They say that the most nervous period for a professional cyclist is the first week of a Grand Tour. It’s when tension is high, when expectation and pressure leads to sleepless nights, and when crashes are most likely.
The opening weekend of the 2023 Vuelta a España has, some would suggest, been the most stressful and most nervous in recent memory, with a succession of incidents and accidents, some avoidable and some not, but almost all regretful.
As the race heads north into the Pyrenees on stage three, the prognostic isn’t good: the wet weather that has blighted the Gran Salida in Barcelona isn’t going anywhere, and when the riders head into the high mountains of Andorra, there is even the possibility of snow on both the Coll d’Ordino and the summit finish at Arinsal. As many spectators were heard saying to each other at the start of stage two in Mataró, it’s all a bit of a locura - a madness.

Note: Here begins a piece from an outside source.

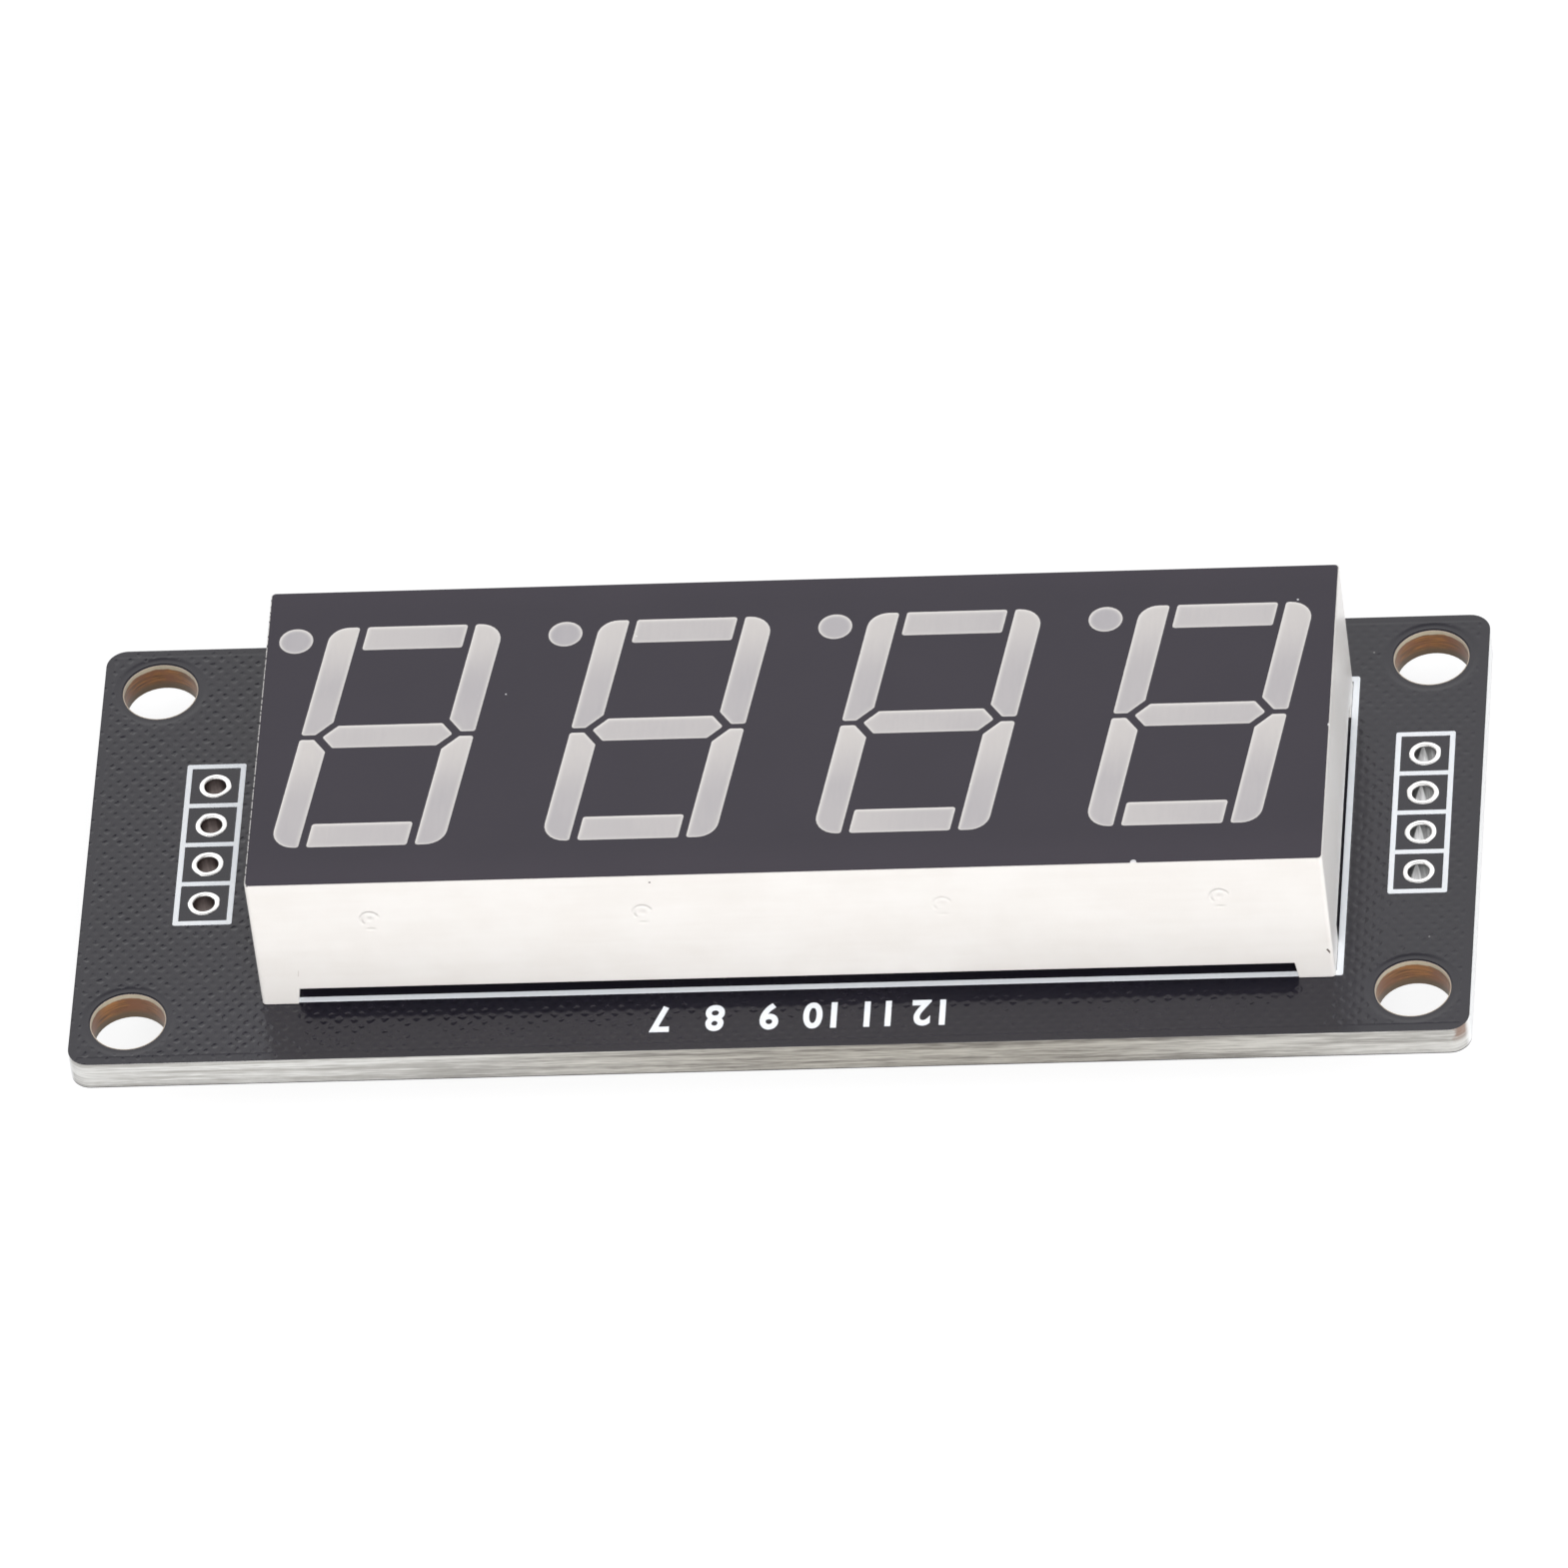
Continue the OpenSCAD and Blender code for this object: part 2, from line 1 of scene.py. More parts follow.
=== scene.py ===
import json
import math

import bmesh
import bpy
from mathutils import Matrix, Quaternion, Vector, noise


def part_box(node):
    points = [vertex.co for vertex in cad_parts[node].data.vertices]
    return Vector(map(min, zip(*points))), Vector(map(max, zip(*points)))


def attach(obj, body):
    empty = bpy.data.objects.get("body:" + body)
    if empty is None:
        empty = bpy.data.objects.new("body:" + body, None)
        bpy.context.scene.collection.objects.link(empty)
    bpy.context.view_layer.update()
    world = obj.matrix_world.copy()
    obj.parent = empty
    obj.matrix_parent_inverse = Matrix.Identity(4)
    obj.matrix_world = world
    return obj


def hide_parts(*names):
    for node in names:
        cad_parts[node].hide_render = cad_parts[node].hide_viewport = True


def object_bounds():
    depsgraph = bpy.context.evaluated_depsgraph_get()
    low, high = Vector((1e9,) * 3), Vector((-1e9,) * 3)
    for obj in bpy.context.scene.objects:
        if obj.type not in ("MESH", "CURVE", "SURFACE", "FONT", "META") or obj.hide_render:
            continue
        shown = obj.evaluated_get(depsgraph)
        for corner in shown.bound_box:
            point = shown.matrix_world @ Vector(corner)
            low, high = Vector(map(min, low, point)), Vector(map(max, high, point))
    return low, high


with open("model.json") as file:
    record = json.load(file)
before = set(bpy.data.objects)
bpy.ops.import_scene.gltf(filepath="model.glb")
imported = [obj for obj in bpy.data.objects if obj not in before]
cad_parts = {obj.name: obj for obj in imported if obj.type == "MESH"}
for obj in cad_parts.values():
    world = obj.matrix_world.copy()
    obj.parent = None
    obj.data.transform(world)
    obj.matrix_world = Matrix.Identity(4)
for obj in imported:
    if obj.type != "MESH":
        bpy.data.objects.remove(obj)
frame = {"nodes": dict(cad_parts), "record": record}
CAD_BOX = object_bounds()

# Looks of the four-digit seven segment display on its driver board.
#
# The CAD nodes keep their places and get detailed materials. The white print, the tinned
# rings of the header holes and the cast epoxy of the segments are built again here with
# their soft edges, and plain pin numbers are printed beside the display.
#
# Lengths are in millimetres and turned to metres by MM. Only the lamps, the floor and the
# camera's clipping are in metres. "Left" and "right" are as the display is read: -X and +X.
# The photograph is taken from beyond the digits' tops, +Y, so it shows them the other way
# round.

MM = 0.001
NODES = frame["nodes"]


def node_box(*names):
    """Lowest and highest corner of some CAD nodes together, in millimetres."""
    boxes = [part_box(name) for name in names]
    low = Vector([min(b[0][i] for b in boxes) for i in range(3)]) / MM
    high = Vector([max(b[1][i] for b in boxes) for i in range(3)]) / MM
    return low, high


def mount(name):
    """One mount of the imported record, found by its name."""
    return next(m for m in frame["record"]["mounts"] if m["name"] == name)


# Board, with its mask on both sides
BOARD_LOW, BOARD_HIGH = node_box("solder_mask_bottom", "solder_mask_top")
BOARD_TOP = BOARD_HIGH.z
MASK_T = BOARD_TOP - node_box("board_laminate")[1].z
HOLES = mount("mounting_holes")["dims"]
HOLE_X = HOLES["spacing_x_mm"] / 2
HOLE_Y = HOLES["spacing_y_mm"] / 2
HOLE_R = HOLES["hole_r_mm"]

# Display
CASE_LOW, CASE_HIGH = node_box("display_housing")
CASE_L = CASE_HIGH.x - CASE_LOW.x
CASE_W = CASE_HIGH.y - CASE_LOW.y

# Header rows
HEADER = mount("header_left")["dims"]
HEADER_PITCH = HEADER["spacing_y_mm"]
HEADER_COUNT = HEADER["count"]
HEADER_HOLE_R = HEADER["hole_r_mm"]
HEADER_PAD_R = 0.75  # of the CAD's pads, which the record doesn't give
HEADER_Y = mount("header_left")["pos_m"][1] / MM
HEADER_X = [mount(name)["pos_m"][0] / MM for name in ("header_left", "header_right")]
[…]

After the chaos of the opening team time trial in Barcelona, which was ridden under darkened skies and foul wet weather, the race director Javier Guillén must have hoped for an easier second day. He didn’t get his wish: first, around 15 riders were reported to have punctured on the descent of the day’s main climb, Coll d’Estanalles; it was later claimed by Juan Ayuso of UAE Team Emirates that tacks were placed on one of the corners.

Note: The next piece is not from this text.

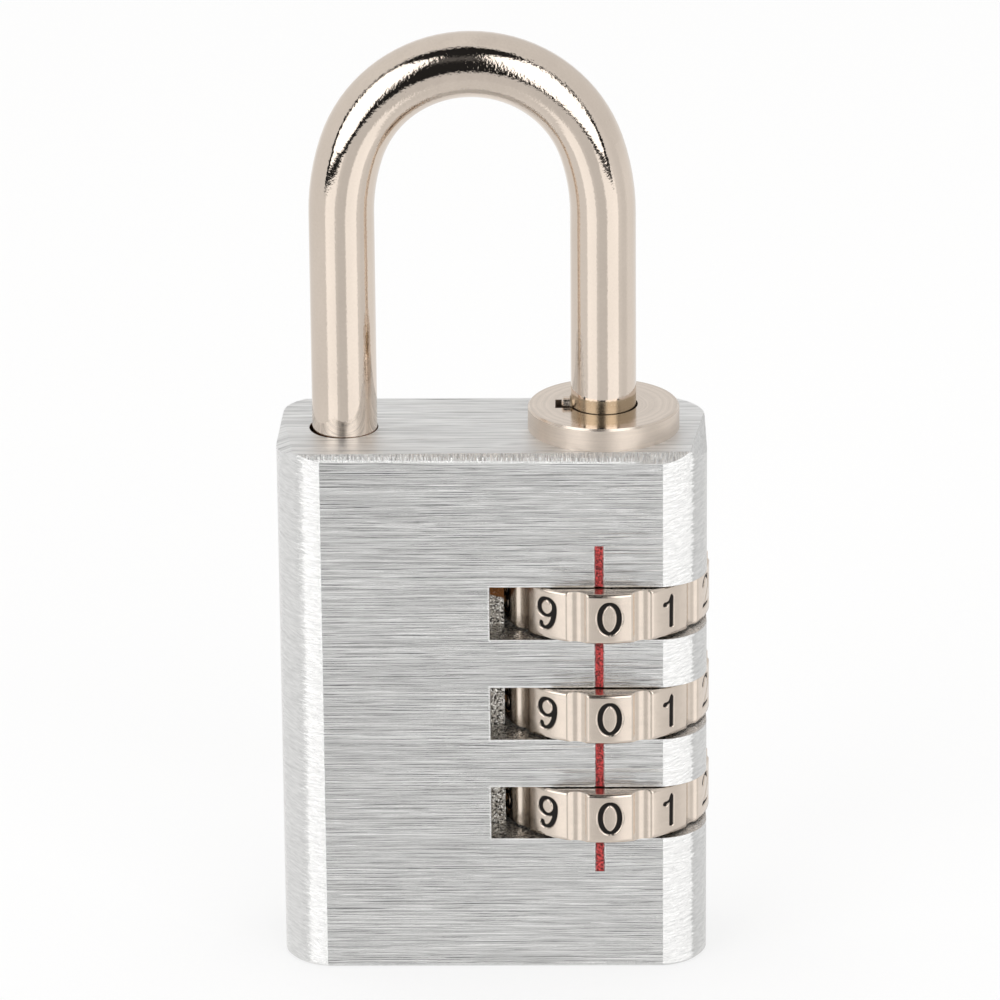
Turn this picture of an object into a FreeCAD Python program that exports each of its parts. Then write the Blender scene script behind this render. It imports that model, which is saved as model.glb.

Read more: Vuelta a España 2023 stage three preview: the first summit finish
Remco Evenepoel, the best-placed general classification rider after stage one, was one of the victims, as was Geraint Thomas of Ineos Grenadiers. Fifty kilometres later, the Welshman was on the ground, having crashed along with Jumbo-Visma’s co-leader Primož Roglič.
Both remounted their bikes and carried on, Thomas saying afterwards that he had escaped without any injuries, but it only served to heighten the tension once more. This is a Vuelta, we are being reminded every kilometre, of high risk. So far, wherever the road goes, the asphalt is wet and laced with hazards.

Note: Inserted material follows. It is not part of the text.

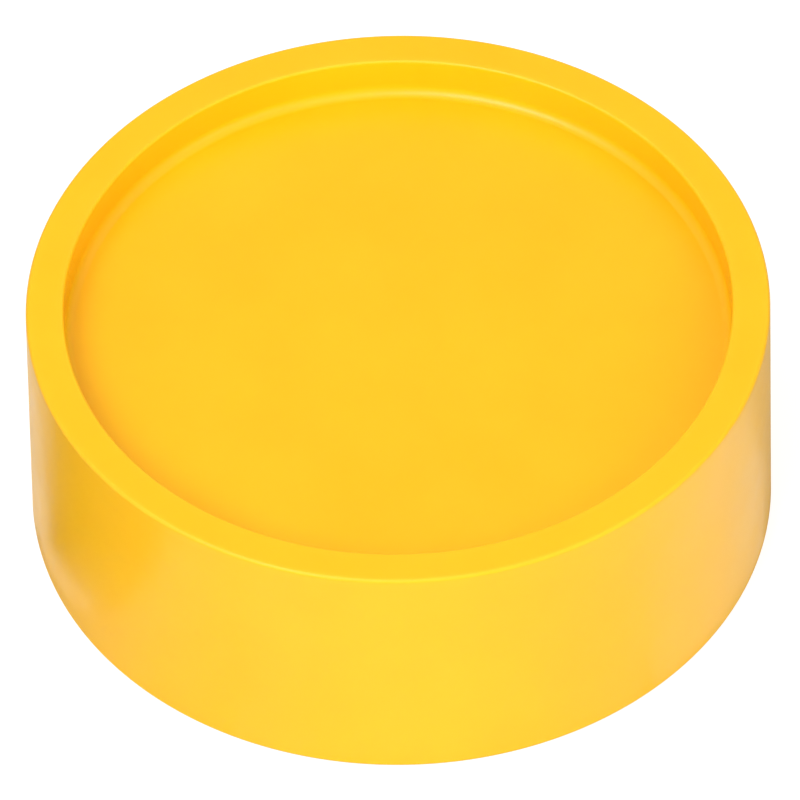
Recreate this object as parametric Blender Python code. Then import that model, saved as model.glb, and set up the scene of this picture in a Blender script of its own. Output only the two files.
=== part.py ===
"""Plain round raised pavement marker: a yellow moulded shell, and the compound cast into it from below.

The shell is one moulding. A skirt carries a crown that lies a little below its thin flat rim, and
under the crown radial ribs join the skirt to a hub tube. Sand-filled compound fills the pocket
between each pair of ribs, and the hub.

Units are metres and +Z is up. The origin is the centre of the circle that stands on the road.
"""

import math

import bmesh
import bpy
from mathutils import Matrix

# Driving dimensions
OUTER_RADIUS = 0.050
HEIGHT = 0.037
RIM_WIDTH = 0.0051
RECESS_DEPTH = 0.006
CROWN_THICKNESS = 0.004
SKIRT_WALL = 0.0042
RIB_COUNT = 8
RIB_THICKNESS = 0.0024
HUB_OUTER_RADIUS = 0.0115
HUB_WALL = 0.0024

# Roundings
EDGE_ROUND = 0.0005
LIP_ROUND = 0.0004
FOOT_ROUND = 0.0005
RECESS_FILLET = 0.0014
POCKET_ROUND = 0.0015

# The foot: the ribs and then the compound stop a little above it, inside a narrow rebate
FOOT_WIDTH = 0.0036
RIB_INSET = 0.0010
POTTING_INSET = 0.0016

# Each pocket narrows towards the crown, and the compound keeps a gap to its walls
POCKET_DRAFT = 0.0004
FIT_GAP = 0.0003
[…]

The peloton on stage two of the 2023 Vuelta a España (Luis Angel Gomez/Unipublic)
To the organiser’s credit, they made the decision to take the GC timings on stage two 9km from the finish, aware of the finishing circuit’s technical parcours and the slippery conditions. It meant that none of the overall favourites ceded or gained time, but the overnight race leader Lorenzo Milesi of DSM-Firmenich did pass on race leadership to Andrea Piccoli of EF Education-EasyPost.
Piccolo was in the day’s break, but the stage was won by Andreas Kron of Lotto-Dstny who attacked in the final few kilometres to win convincingly, the Dane dedicating the victory to his teammate Tijl De Decker who died earlier this week after a training ride crash. De Decker’s tragic loss at 22 was both a reminder of the sport’s dangers, and of how fragile cyclists are out on the open and closed roads.
It had been hoped that the opening weekend of the Vuelta would herald spectacular racing and blow the GC fight wide open. In a roundabout way, it has been a spectacle of sorts, and there are clear time differences between some of the favourites - Evenepoel has 31 seconds on Ayuso and his teammate João Almeida, for example - but the priority for the riders up until this point has just been staying in the race.
It has been an August dominated by intense heatwaves and wildfires across Europe, but it appears that the current edition of the Vuelta a España is turning into a magnet for bad weather, hard luck and unwanted circumstances.
Stage three in Andorra might finally produce enjoyable racing, but if the weather Gods continue to hammer the Iberian peninsula, gifting much-needed rain to the drought-stricken region, it will remain a Vuelta on hold, on pause, with the battle for the general classification having to wait that little bit longer yet.